Taleb's big problem is that he misinterprets the mode-mean trade. A mode-mean trade is where a trader finds a strategy with a positive mode, but zero or negative mean. He then uses someone else’s capital to make money off several years of good returns, making good money for creating or managing the strategy, then, when the strategy gives it all back, the investor bears all the loss. That’s a bad strategy for the investor, and the trader who manages it is either naïve or duplicitous. That is, selling extreme options or writing insurance on extreme events at any prices generates a good mode return, but if it underestimates the probability or severity of the bad times, it may generate a zero or negative average return. Buying High Yield debt is a good example. However, just because selling puts is a bad strategy, it doesn't mean buying puts is a good strategy. A Sharpe of 0.2 is a bad long position, but a worse short (because a - 0.2 Sharpe is worse than a 0.2).

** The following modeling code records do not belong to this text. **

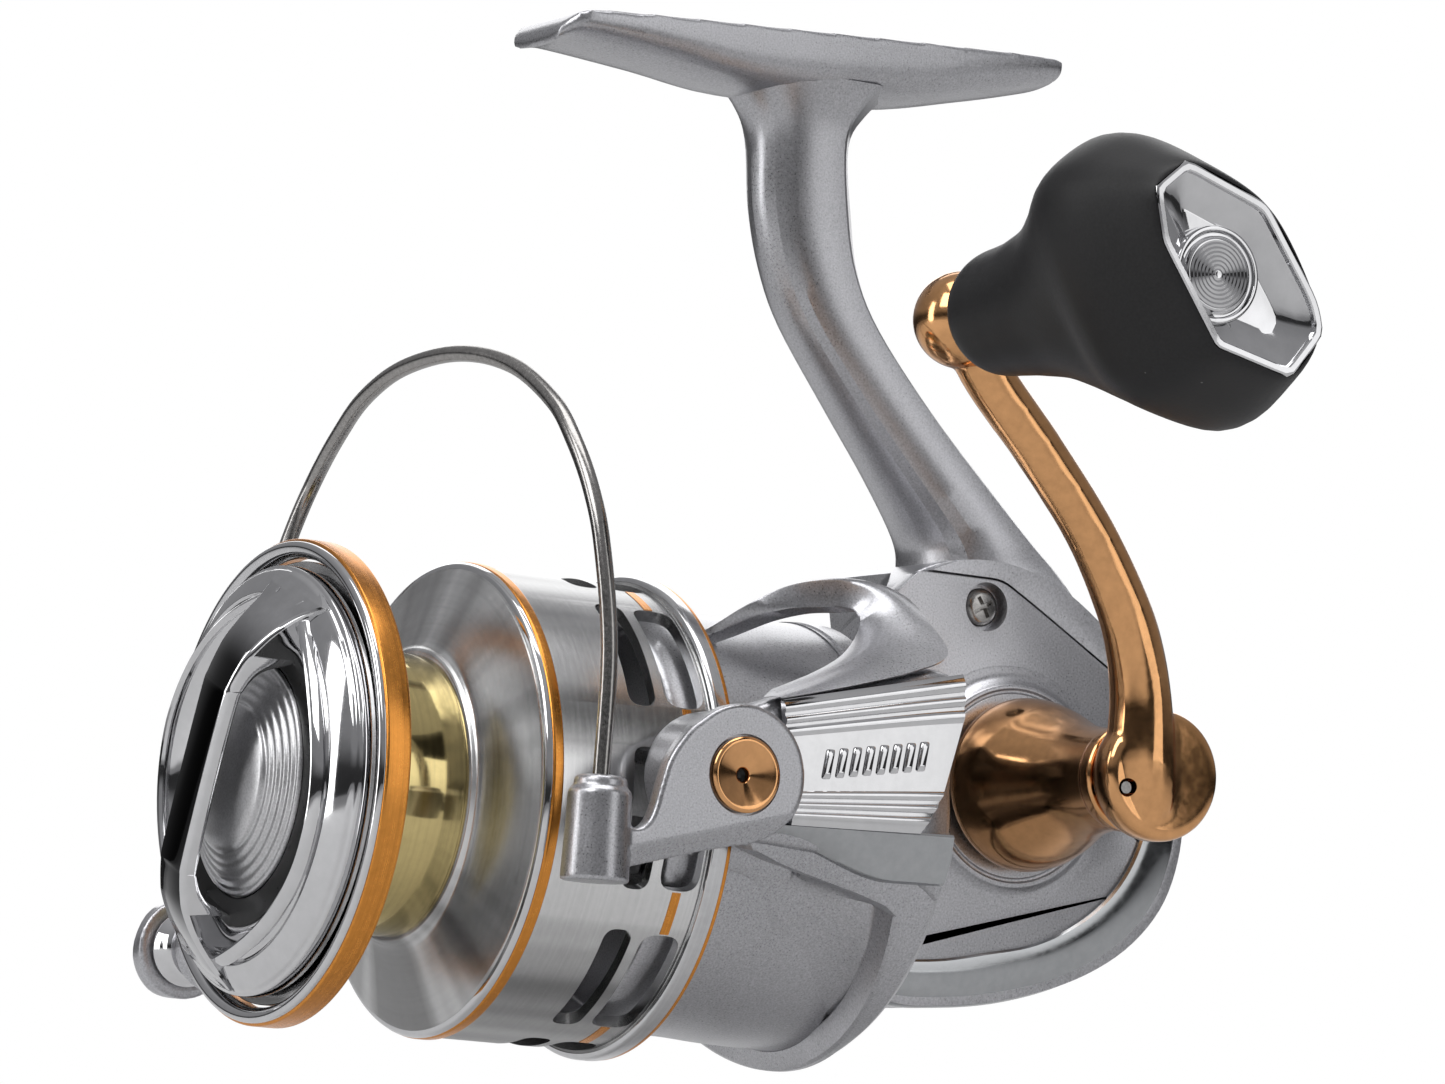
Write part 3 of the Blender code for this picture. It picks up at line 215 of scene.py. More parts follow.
def arc(centre, radius, start, end, count):
    turns = [math.radians(start + (end - start) * i / (count - 1)) for i in range(count)]
    return [(centre[0] + radius * math.cos(turn), centre[1] + radius * math.sin(turn)) for turn in turns]


def settle(obj):
    """Applies the object's modifiers."""
    bpy.context.view_layer.update()
    graph = bpy.context.evaluated_depsgraph_get()
    mesh = bpy.data.meshes.new_from_object(obj.evaluated_get(graph))
    obj.modifiers.clear()
    obj.data = mesh
    return obj


def boolean(obj, operation, *tools, solver="MANIFOLD"):
    for tool in tools:
        change = obj.modifiers.new("boolean", "BOOLEAN")
        change.operation = operation
        change.object = tool
        change.solver = solver
    settle(obj)
    for tool in tools:
        bpy.data.objects.remove(tool)
    return obj


def cut(obj, *tools, solver="MANIFOLD"):
    return boolean(obj, "DIFFERENCE", *tools, solver=solver)


def merge(obj, *others):
    """Puts other meshes into this one's, which melt() then makes one skin."""
    shape = bmesh.new()
    for one in (obj, *others):
        shape.from_mesh(one.data)
    shape.to_mesh(obj.data)
    shape.free()
    for one in others:
        bpy.data.objects.remove(one)
    return obj


def melt(obj, voxel, rounds=3):
    """One even skin over merged solids, with small fillets where they meet."""
    skin = obj.modifiers.new("skin", "REMESH")
    skin.mode = "VOXEL"
    skin.voxel_size = voxel
    relax = obj.modifiers.new("relax", "SMOOTH")
    relax.factor = 0.5
    relax.iterations = rounds
    return settle(obj)


def bevel(obj, width, segments=3, angle=30):
    change = obj.modifiers.new("bevel", "BEVEL")
    change.width = width
    change.segments = segments
    change.limit_method = "ANGLE"
    change.angle_limit = math.radians(angle)
    change.use_clamp_overlap = True
    return settle(obj)


def place(obj, body, finish, *stands_for, slot=None, angle=38):
    """The finished piece goes to the row frame, onto its body, and into its material."""
    obj.data.transform(TO_ROW)
    obj.data.materials.clear()
    for each in finish if isinstance(finish, tuple) else (finish,):
        obj.data.materials.append(finishes[each])
    obj.data.shade_smooth()
    obj.data.set_sharp_from_angle(angle=math.radians(angle))
    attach(obj, body)
    if stands_for:
        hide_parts(*stands_for)


# ---------------------------------------------------------------- materials


class Nodes:
    """A short way to write a material's nodes."""

    def __init__(self, material):
        material.use_nodes = True
        self.tree = material.node_tree
        self.shader = self.tree.nodes["Principled BSDF"]

    def add(self, kind, **values):
        node = self.tree.nodes.new("ShaderNode" + kind)
        for key, value in values.items():
            if hasattr(node, key):
                setattr(node, key, value)
            else:
                node.inputs[key.replace("_", " ")].default_value = value
        return node

    def join(self, source, target):
        self.tree.links.new(source, target)

    def math(self, operation, a, b=0.0):
        node = self.add("Math", operation=operation)
        self.feed(node.inputs[0], a)
        self.feed(node.inputs[1], b)
        return node.outputs[0]

    def feed(self, socket, value):
        """Gives a socket its value, or another node's output."""
        if isinstance(value, bpy.types.NodeSocket):
            self.join(value, socket)
        else:
            socket.default_value = value

    def noise(self, where, **values):
        node = self.add("TexNoise", **values)
        self.join(where, node.inputs["Vector"])
        return node.outputs[0]

    def combine(self, *parts):
        node = self.add("CombineXYZ")
        for socket, part in zip(node.inputs, parts):
            self.join(part, socket)
        return node.outputs[0]

    def spread(self, source, *span, **values):
        """Carries source from the first two numbers of the span to the other two, or to 0 and 1."""
        node = self.add("MapRange", **values)
        for socket, value in zip(node.inputs[1:5], span):
            socket.default_value = value
        self.join(source, node.inputs[0])
        return node.outputs[0]

    def mix(self, factor, first, second, **values):
        node = self.add("Mix", data_type="RGBA", **values)
        for index, value in ((0, factor), (6, first), (7, second)):
            self.feed(node.inputs[index], value)
        return node.outputs[2]


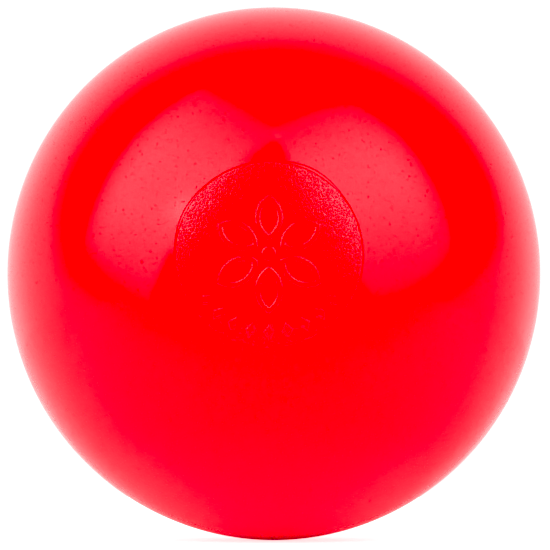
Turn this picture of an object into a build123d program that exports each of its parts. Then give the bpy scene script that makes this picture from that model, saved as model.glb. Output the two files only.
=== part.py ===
from build123d import *
import math
import os

# Hollow moulded plastic hand ball, in millimetres.
# The origin is the centre of the ball, +Z is up, and -Y is the front, where the closing disc sits.
# Both halves and the disc are bodies of revolution about the Y axis, drawn as half sections in the
# XY plane: the first number of a point is its distance from the axis, the second is its place on Y.

# Driving dimensions
BALL_DIAMETER = 75.0
WALL = 0.7
DISC_DIAMETER = 24.0
DISC_RISE = 0.2          # how far the disc's face stands proud of the ball
DISC_WALL = 1.0

# Rim joint between the two halves: a tongue on the front half in a groove of the rear half
RIM_THICKNESS = 1.8
RIM_WIDTH = 2.4          # along the axis, on each half
TONGUE_THICKNESS = 0.6
TONGUE_HEIGHT = 1.0
TONGUE_CLEARANCE = 0.05
GROOVE_SPARE_DEPTH = 0.1
WELD_LINE_BEVEL = 0.12   # on each half's outer rim edge, so that the two make a fine V line

# Closing disc's seat, neck and skirt
DISC_CLEARANCE = 0.05
SEAT_DEPTH = 1.0         # from the disc's outer edge to the flat seat under it
SEAT_THICKNESS = 0.9
NECK_DIAMETER = 19.2
NECK_THICKNESS = 0.9
NECK_LENGTH = 3.6        # from the seat inwards
SKIRT_LENGTH = 3.0
SKIRT_THICKNESS = 0.8
DISC_EDGE_RADIUS = 0.15

# Gate mark at the rear pole: a shallow dish with a nib that stays below the surface
GATE_RADIUS = 1.6
GATE_DEPTH = 0.25
GATE_NIB_RADIUS = 0.5
GATE_NIB_HEIGHT = 0.2

# Relief on the disc: an open flower of outlined petals round a small boss, and a row of small
# outlined lozenges that follows the lower edge
RELIEF_HEIGHT = 0.15
PETAL_COUNT = 6
PETAL_INNER = 1.7        # distance of a petal's points from the disc's middle
PETAL_OUTER = 7.6
PETAL_WIDTH = 3.5
PETAL_LINE = 0.6         # width of the raised line round a petal
BOSS_RADIUS = 0.9
LOZENGE_COUNT = 9
LOZENGE_RING = 10.0      # distance of the lozenges from the disc's middle
LOZENGE_LENGTH = 1.9
LOZENGE_WIDTH = 1.4
LOZENGE_LINE = 0.32
LOZENGE_SPREAD = 108.0   # degrees from the first lozenge of the row to the last

# Worked out from the dimensions above
OUTER_RADIUS = BALL_DIAMETER / 2
INNER_RADIUS = OUTER_RADIUS - WALL
FACE_RADIUS = OUTER_RADIUS + DISC_RISE
DISC_RADIUS = DISC_DIAMETER / 2
RECESS_RADIUS = DISC_RADIUS + DISC_CLEARANCE
STEP_RADIUS = RECESS_RADIUS + SEAT_THICKNESS
NECK_RADIUS = NECK_DIAMETER / 2
NECK_OUTER = NECK_RADIUS + NECK_THICKNESS
SKIRT_RADIUS = NECK_RADIUS - DISC_CLEARANCE
SKIRT_INNER = SKIRT_RADIUS - SKIRT_THICKNESS
RIM_INNER = OUTER_RADIUS - RIM_THICKNESS
RIM_EDGE = OUTER_RADIUS - WELD_LINE_BEVEL
TAPER_RADIUS = (RIM_INNER + INNER_RADIUS) / 2
TONGUE_OUTER = OUTER_RADIUS - (RIM_THICKNESS - TONGUE_THICKNESS) / 2
TONGUE_INNER = TONGUE_OUTER - TONGUE_THICKNESS
GROOVE_OUTER = TONGUE_OUTER + TONGUE_CLEARANCE
GROOVE_INNER = TONGUE_INNER - TONGUE_CLEARANCE
GROOVE_DEPTH = TONGUE_HEIGHT + GROOVE_SPARE_DEPTH


def reach(sphere_radius, distance):
    """Distance along the axis from the centre to a sphere, at a distance from the axis."""
    return math.sqrt(sphere_radius ** 2 - distance ** 2)


SEAT_Y = SEAT_DEPTH - reach(FACE_RADIUS, DISC_RADIUS)
BEVEL_RADIUS = reach(OUTER_RADIUS, WELD_LINE_BEVEL)


def sphere_arc(sphere_radius, start, end, side):
    """An arc of a sphere's half section between two distances from the axis.

    side is -1 on the front half and 1 on the rear half.
    """
    middle = (math.asin(start / sphere_radius) + math.asin(end / sphere_radius)) / 2
    return ThreePointArc(
        (start, side * reach(sphere_radius, start)),
        (sphere_radius * math.sin(middle), side * sphere_radius * math.cos(middle)),
        (end, side * reach(sphere_radius, end)),
    )


def revolved(*stretches):
    """A solid of revolution about the Y axis from the stretches of its closed half section."""
    edges = [edge for stretch in stretches for edge in stretch.edges()]
    return revolve(make_face(edges), Axis.Y)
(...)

Taleb makes for a fun read, but it is not enlightening. He offers us a visit with Hume, whom many of us visited long ago as young turks. I remember well my first visit with Hume. He showed the folly of induction and universals as foundations of true knowledge. Many while surprised and sympathetic to Hume's observations stopped visiting when we realized that life proceeded forward with or without accepting his points. What is missing from Taleb is a position that advances the conversation. I encourage him to show he has something new to offer us beyond Hume's thoughts packaged for the WS-centric.